_Records for the task:_
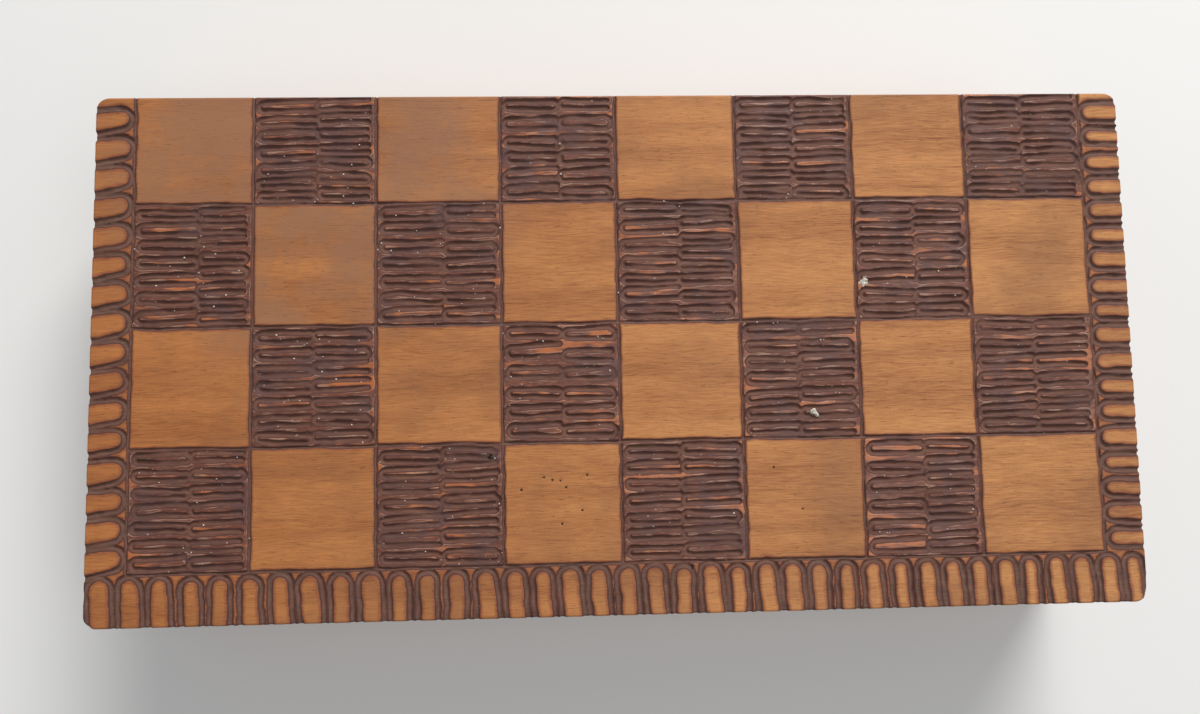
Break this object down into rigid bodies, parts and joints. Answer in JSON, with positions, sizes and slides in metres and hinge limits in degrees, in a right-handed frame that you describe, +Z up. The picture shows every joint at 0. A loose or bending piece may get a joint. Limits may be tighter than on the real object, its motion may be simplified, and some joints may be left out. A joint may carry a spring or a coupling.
{
  "type": "backgammon set",
  "caption": "Folding wooden games box, hinged along one side and held shut by a hook, with a burned chess board outside and a backgammon table with checkers and dice inside",
  "frame": {"origin": "middle of the underside of the closed box", "axes": "+X along the box to the right, +Y towards the hinges, +Z up out of the top board face; the catch is on the -Y side"},
  "size_m": [0.24, 0.1254, 0.0404],
  "materials": {
    "board_wood": "burned and waxed",
    "rail_wood": "waxed",
    "hinge_brass": "dulled",
    "screw_brass": "dulled",
    "catch_brass": "polished by use",
    "checker_light_wood": "turned and waxed",
    "checker_dark_wood": "turned, stained and waxed",
    "die_bone": "polished"
  },
  "bodies": {
    "lower_tray": {"lower_panel": "board_wood", "lower_front_rail": "rail_wood", "lower_back_rail": "rail_wood", "lower_left_rail": "rail_wood", "lower_right_rail": "rail_wood", "left_hinge_lower_leaf": "hinge_brass", "right_hinge_lower_leaf": "hinge_brass", "left_hinge_lower_screw_1": "screw_brass", "left_hinge_lower_screw_2": "screw_brass", "right_hinge_lower_screw_1": "screw_brass", "right_hinge_lower_screw_2": "screw_brass", "left_hinge_pin": "hinge_brass", "right_hinge_pin": "hinge_brass", "catch_peg": "catch_brass"},
    "upper_tray": {"upper_panel": "board_wood", "upper_front_rail": "rail_wood", "upper_back_rail": "rail_wood", "upper_left_rail": "rail_wood", "upper_right_rail": "rail_wood", "left_hinge_upper_leaf": "hinge_brass", "right_hinge_upper_leaf": "hinge_brass", "left_hinge_upper_screw_1": "screw_brass", "left_hinge_upper_screw_2": "screw_brass", "right_hinge_upper_screw_1": "screw_brass", "right_hinge_upper_screw_2": "screw_brass", "catch_pivot_screw": "catch_brass"},
    "hook": {"catch_hook": "catch_brass"},
    "light_01_piece": {"checker_light_01": "checker_light_wood"},
    "light_02_piece": {"checker_light_02": "checker_light_wood"},
    "light_03_piece": {"checker_light_03": "checker_light_wood"},
    "light_04_piece": {"checker_light_04": "checker_light_wood"},
    "light_05_piece": {"checker_light_05": "checker_light_wood"},
    "light_06_piece": {"checker_light_06": "checker_light_wood"},
    "light_07_piece": {"checker_light_07": "checker_light_wood"},
    "light_08_piece": {"checker_light_08": "checker_light_wood"},
    "light_09_piece": {"checker_light_09": "checker_light_wood"},
    "light_10_piece": {"checker_light_10": "checker_light_wood"},
    "light_11_piece": {"checker_light_11": "checker_light_wood"},
    "light_12_piece": {"checker_light_12": "checker_light_wood"},
    "light_13_piece": {"checker_light_13": "checker_light_wood"},
    "light_14_piece": {"checker_light_14": "checker_light_wood"},
    "light_15_piece": {"checker_light_15": "checker_light_wood"},
    "dark_01_piece": {"checker_dark_01": "checker_dark_wood"},
    "dark_02_piece": {"checker_dark_02": "checker_dark_wood"},
    "dark_03_piece": {"checker_dark_03": "checker_dark_wood"},
    "dark_04_piece": {"checker_dark_04": "checker_dark_wood"},
    "dark_05_piece": {"checker_dark_05": "checker_dark_wood"},
    "dark_06_piece": {"checker_dark_06": "checker_dark_wood"},
    "dark_07_piece": {"checker_dark_07": "checker_dark_wood"},
    "dark_08_piece": {"checker_dark_08": "checker_dark_wood"},
    "dark_09_piece": {"checker_dark_09": "checker_dark_wood"},
    "dark_10_piece": {"checker_dark_10": "checker_dark_wood"},
    "dark_11_piece": {"checker_dark_11": "checker_dark_wood"},
    "dark_12_piece": {"checker_dark_12": "checker_dark_wood"},
    "dark_13_piece": {"checker_dark_13": "checker_dark_wood"},
    "dark_14_piece": {"checker_dark_14": "checker_dark_wood"},
    "dark_15_piece": {"checker_dark_15": "checker_dark_wood"},
    "die_1_piece": {"die_1": "die_bone"},
    "die_2_piece": {"die_2": "die_bone"}
  },
  "joints": [
    {"name": "board_hinge", "type": "hinge", "parent": "lower_tray", "child": "upper_tray", "pos_m": [0, 0.0617, 0.0202], "axis": [-1, 0, 0], "range_deg": [0, 180]},
    {"name": "catch_swing", "type": "hinge", "parent": "upper_tray", "child": "hook", "pos_m": [-0.00545, -0.06075, 0.0294], "axis": [0, -1, 0], "range_deg": [-90, 35]},
    {"name": "checker_light_01_lift", "type": "slide", "parent": "lower_tray", "child": "light_01_piece", "axis": [0, 0, 1], "range_m": [0, 0.023]},
    {"name": "checker_light_02_lift", "type": "slide", "parent": "lower_tray", "child": "light_02_piece", "axis": [0, 0, 1], "range_m": [0, 0.023]},
    {"name": "checker_light_03_lift", "type": "slide", "parent": "lower_tray", "child": "light_03_piece", "axis": [0, 0, 1], "range_m": [0, 0.023]},
    {"name": "checker_light_04_lift", "type": "slide", "parent": "lower_tray", "child": "light_04_piece", "axis": [0, 0, 1], "range_m": [0, 0.023]},
    {"name": "checker_light_05_lift", "type": "slide", "parent": "lower_tray", "child": "light_05_piece", "axis": [0, 0, 1], "range_m": [0, 0.023]},
    {"name": "checker_light_06_lift", "type": "slide", "parent": "lower_tray", "child": "light_06_piece", "axis": [0, 0, 1], "range_m": [0, 0.023]},
    {"name": "checker_light_07_lift", "type": "slide", "parent": "lower_tray", "child": "light_07_piece", "axis": [0, 0, 1], "range_m": [0, 0.023]},
    {"name": "checker_light_08_lift", "type": "slide", "parent": "lower_tray", "child": "light_08_piece", "axis": [0, 0, 1], "range_m": [0, 0.023]},
    {"name": "checker_light_09_lift", "type": "slide", "parent": "lower_tray", "child": "light_09_piece", "axis": [0, 0, 1], "range_m": [0, 0.023]},
    {"name": "checker_light_10_lift", "type": "slide", "parent": "lower_tray", "child": "light_10_piece", "axis": [0, 0, 1], "range_m": [0, 0.023]},
    {"name": "checker_light_11_lift", "type": "slide", "parent": "lower_tray", "child": "light_11_piece", "axis": [0, 0, 1], "range_m": [0, 0.023]},
    {"name": "checker_light_12_lift", "type": "slide", "parent": "lower_tray", "child": "light_12_piece", "axis": [0, 0, 1], "range_m": [0, 0.023]},
    {"name": "checker_light_13_lift", "type": "slide", "parent": "lower_tray", "child": "light_13_piece", "axis": [0, 0, 1], "range_m": [0, 0.023]},
    {"name": "checker_light_14_lift", "type": "slide", "parent": "lower_tray", "child": "light_14_piece", "axis": [0, 0, 1], "range_m": [0, 0.023]},
    {"name": "checker_light_15_lift", "type": "slide", "parent": "lower_tray", "child": "light_15_piece", "axis": [0, 0, 1], "range_m": [0, 0.023]},
    {"name": "checker_dark_01_lift", "type": "slide", "parent": "lower_tray", "child": "dark_01_piece", "axis": [0, 0, 1], "range_m": [0, 0.023]},
    {"name": "checker_dark_02_lift", "type": "slide", "parent": "lower_tray", "child": "dark_02_piece", "axis": [0, 0, 1], "range_m": [0, 0.023]},
    {"name": "checker_dark_03_lift", "type": "slide", "parent": "lower_tray", "child": "dark_03_piece", "axis": [0, 0, 1], "range_m": [0, 0.023]},
    {"name": "checker_dark_04_lift", "type": "slide", "parent": "lower_tray", "child": "dark_04_piece", "axis": [0, 0, 1], "range_m": [0, 0.023]},
    {"name": "checker_dark_05_lift", "type": "slide", "parent": "lower_tray", "child": "dark_05_piece", "axis": [0, 0, 1], "range_m": [0, 0.023]},
    {"name": "checker_dark_06_lift", "type": "slide", "parent": "lower_tray", "child": "dark_06_piece", "axis": [0, 0, 1], "range_m": [0, 0.023]},
    {"name": "checker_dark_07_lift", "type": "slide", "parent": "lower_tray", "child": "dark_07_piece", "axis": [0, 0, 1], "range_m": [0, 0.023]},
    {"name": "checker_dark_08_lift", "type": "slide", "parent": "lower_tray", "child": "dark_08_piece", "axis": [0, 0, 1], "range_m": [0, 0.023]},
    {"name": "checker_dark_09_lift", "type": "slide", "parent": "lower_tray", "child": "dark_09_piece", "axis": [0, 0, 1], "range_m": [0, 0.023]},
    {"name": "checker_dark_10_lift", "type": "slide", "parent": "lower_tray", "child": "dark_10_piece", "axis": [0, 0, 1], "range_m": [0, 0.023]},
    {"name": "checker_dark_11_lift", "type": "slide", "parent": "lower_tray", "child": "dark_11_piece", "axis": [0, 0, 1], "range_m": [0, 0.023]},
    {"name": "checker_dark_12_lift", "type": "slide", "parent": "lower_tray", "child": "dark_12_piece", "axis": [0, 0, 1], "range_m": [0, 0.023]},
    {"name": "checker_dark_13_lift", "type": "slide", "parent": "lower_tray", "child": "dark_13_piece", "axis": [0, 0, 1], "range_m": [0, 0.023]},
    {"name": "checker_dark_14_lift", "type": "slide", "parent": "lower_tray", "child": "dark_14_piece", "axis": [0, 0, 1], "range_m": [0, 0.023]},
    {"name": "checker_dark_15_lift", "type": "slide", "parent": "lower_tray", "child": "dark_15_piece", "axis": [0, 0, 1], "range_m": [0, 0.023]},
    {"name": "die_1_lift", "type": "slide", "parent": "lower_tray", "child": "die_1_piece", "axis": [0, 0, 1], "range_m": [0, 0.0195]},
    {"name": "die_2_lift", "type": "slide", "parent": "lower_tray", "child": "die_2_piece", "axis": [0, 0, 1], "range_m": [0, 0.0195]}
  ]
}
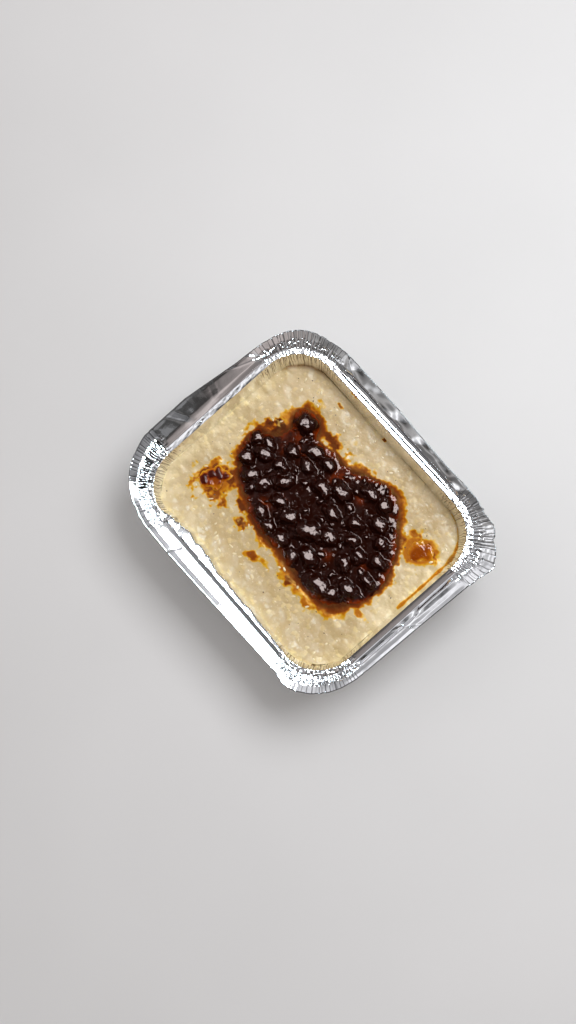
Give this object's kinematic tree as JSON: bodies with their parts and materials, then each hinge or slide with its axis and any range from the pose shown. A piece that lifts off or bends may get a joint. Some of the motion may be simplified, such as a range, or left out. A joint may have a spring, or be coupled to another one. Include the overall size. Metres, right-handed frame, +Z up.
{
  "type": "foil tray meal",
  "caption": "Takeaway meal in an opened foil tray: pale creamy grain mash topped with a pool of dark chunky sauce and small sauce splashes.",
  "frame": {"origin": "centre of the tray's flat underside, which is also the middle of the whole's extents to within half a millimetre", "axes": "+Z up out of the open tray, +X along the tray's length, +Y across it"},
  "size_m": [0.165, 0.1319, 0.0412],
  "materials": {
    "foil": "thin bright smooth-wall aluminium foil, creased and crimped",
    "mash": "stands in for a moist, grainy, cream-coloured mash",
    "dark_sauce": "stands in for a glossy, nearly black, chunky sauce",
    "brown_sauce": "stands in for a thin glossy red-brown oily sauce"
  },
  "bodies": {
    "root": {"foil_tray": "foil", "creamy_mash": "mash", "dark_sauce": "dark_sauce", "sauce_splash_left": "brown_sauce", "sauce_splash_right": "brown_sauce"}
  },
  "joints": []
}
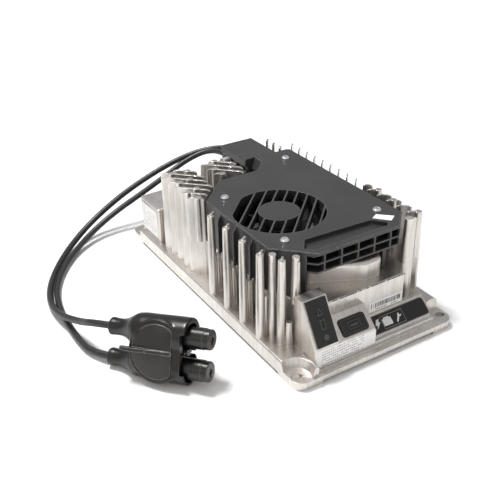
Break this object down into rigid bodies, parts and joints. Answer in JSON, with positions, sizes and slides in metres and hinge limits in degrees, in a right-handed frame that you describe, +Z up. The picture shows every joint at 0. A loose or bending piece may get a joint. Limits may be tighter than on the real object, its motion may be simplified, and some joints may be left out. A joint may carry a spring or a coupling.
{
  "type": "electric hydrofoil battery charger",
  "caption": "Fan-cooled battery charger with a finned cast housing, a plastic fan cover and two leads to a battery connector.",
  "frame": {"origin": "centre of the underside of the housing's footprint, at the plane that its ears stand on", "axes": "+X across the housing, -Y towards the end with the ports and the panel label, +Z up"},
  "size_m": [0.3159, 0.3703, 0.1035],
  "materials": {
    "cast_aluminium": "as-cast satin",
    "cover_plastic": "fine texture",
    "plug_rubber": "matte",
    "connector_plastic": "satin moulding",
    "grip_plastic": "satin moulding",
    "lead_jacket": "satin",
    "boot_rubber": "matte",
    "contact_metal": "bright plated",
    "zinc_steel": "zinc plated",
    "plate_metal": "rolled",
    "gasket_foam": "matte",
    "fan_frame_plastic": "satin",
    "fan_rotor_plastic": "satin",
    "bearing_bronze": "sintered",
    "stator_steel": "laminated",
    "overlay_film": "printed film",
    "label_film": "printed paper",
    "board_laminate": "solder mask",
    "ferrite": "sintered",
    "copper_wire": "enamelled",
    "can_sleeve": "shrink sleeve",
    "device_epoxy": "moulded",
    "relay_case": "moulded",
    "holder_plastic": "moulded",
    "fuse_ceramic": "ceramic",
    "terminal_brass": "turned"
  },
  "bodies": {
    "charger": {"heat_sink_housing": "cast_aluminium", "bottom_gasket": "gasket_foam", "bottom_plate": "plate_metal", "bottom_plate_screws": "zinc_steel", "fan_shroud": "cover_plastic", "shroud_screws": "zinc_steel", "terminal_cover": "cover_plastic", "terminal_block": "holder_plastic", "terminal_studs": "terminal_brass", "lead_boot_upper": "boot_rubber", "lead_boot_lower": "boot_rubber", "fan_frame": "fan_frame_plastic", "fan_bearing": "bearing_bronze", "fan_stator": "stator_steel", "fan_screws": "zinc_steel", "tall_port_plug": "plug_rubber", "square_port_plug": "plug_rubber", "service_port": "holder_plastic", "signal_port": "holder_plastic", "panel_label": "overlay_film", "front_label": "label_film", "code_label": "label_film", "small_sticker": "label_film", "rating_label": "label_film", "mains_inlet": "holder_plastic", "mains_pins": "terminal_brass", "inlet_screws": "zinc_steel", "main_board": "board_laminate", "board_screws": "zinc_steel", "transformer_core": "ferrite", "transformer_winding": "copper_wire", "boost_inductor": "copper_wire", "mains_filter_choke": "copper_wire", "bulk_capacitors": "can_sleeve", "output_capacitors": "can_sleeve", "power_devices": "device_epoxy", "clamp_bar": "plate_metal", "control_board": "board_laminate", "inrush_relay": "relay_case", "fuse_holder": "holder_plastic", "fuse_link": "fuse_ceramic", "connector_body": "connector_plastic", "connector_grip": "grip_plastic", "contact_sleeve_upper": "connector_plastic", "contact_sleeve_lower": "connector_plastic", "contact_socket_upper": "contact_metal", "contact_socket_lower": "contact_metal", "lead_upper": "lead_jacket", "lead_lower": "lead_jacket"},
    "rotor": {"fan_rotor": "fan_rotor_plastic", "fan_shaft": "zinc_steel"}
  },
  "joints": [
    {"name": "fan_spin", "type": "hinge", "parent": "charger", "child": "rotor", "pos_m": [-0.0227, -0.0395, 0.08], "axis": [0, 0, 1], "continuous": true}
  ]
}
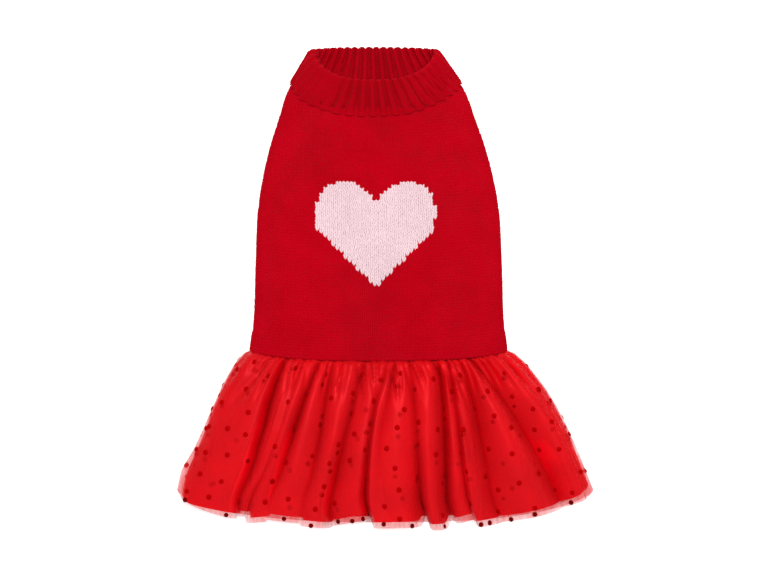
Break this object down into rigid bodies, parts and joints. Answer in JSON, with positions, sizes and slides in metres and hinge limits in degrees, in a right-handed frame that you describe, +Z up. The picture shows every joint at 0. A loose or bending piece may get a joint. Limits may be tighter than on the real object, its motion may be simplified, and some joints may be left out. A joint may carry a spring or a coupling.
{
  "type": "dog dress",
  "caption": "Knitted dog dress with a rolled ribbed collar, a knitted-in heart and a gathered skirt of satin under dotted tulle, laid flat.",
  "frame": {"origin": "bottom centre of the box of the whole dress as it lies, on the surface that it lies on", "axes": "+Z up from the surface, +Y from the hem towards the collar, +X to the dress's right as seen in the picture"},
  "size_m": [0.3452, 0.4032, 0.0533],
  "materials": {
    "red_rib": "matte ribbed knit",
    "red_knit": "matte plain knit",
    "pink_knit": "matte, slightly fuzzy plain knit",
    "red_satin": "soft sheen satin",
    "red_tulle": "sheer fine net with flocked dots"
  },
  "bodies": {
    "root": {"collar": "red_rib", "knit_body": "red_knit", "heart": "pink_knit", "satin_skirt": "red_satin", "tulle_overskirt": "red_tulle"}
  },
  "joints": []
}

_Given request:_ Identify every line above that includes the word "from", and show those lines.

_Exercise response:_
Give this object's kinematic tree as JSON: bodies with their parts and materials, then each hinge or slide with its axis and any range from the pose shown. A piece that lifts off or bends may get a joint. Some of the motion may be simplified, such as a range, or left out. A joint may have a spring, or be coupled to another one. Include the overall size. Metres, right-handed frame, +Z up.
  "frame": {"origin": "bottom centre of the box of the whole dress as it lies, on the surface that it lies on", "axes": "+Z up from the surface, +Y from the hem towards the collar, +X to the dress's right as seen in the picture"},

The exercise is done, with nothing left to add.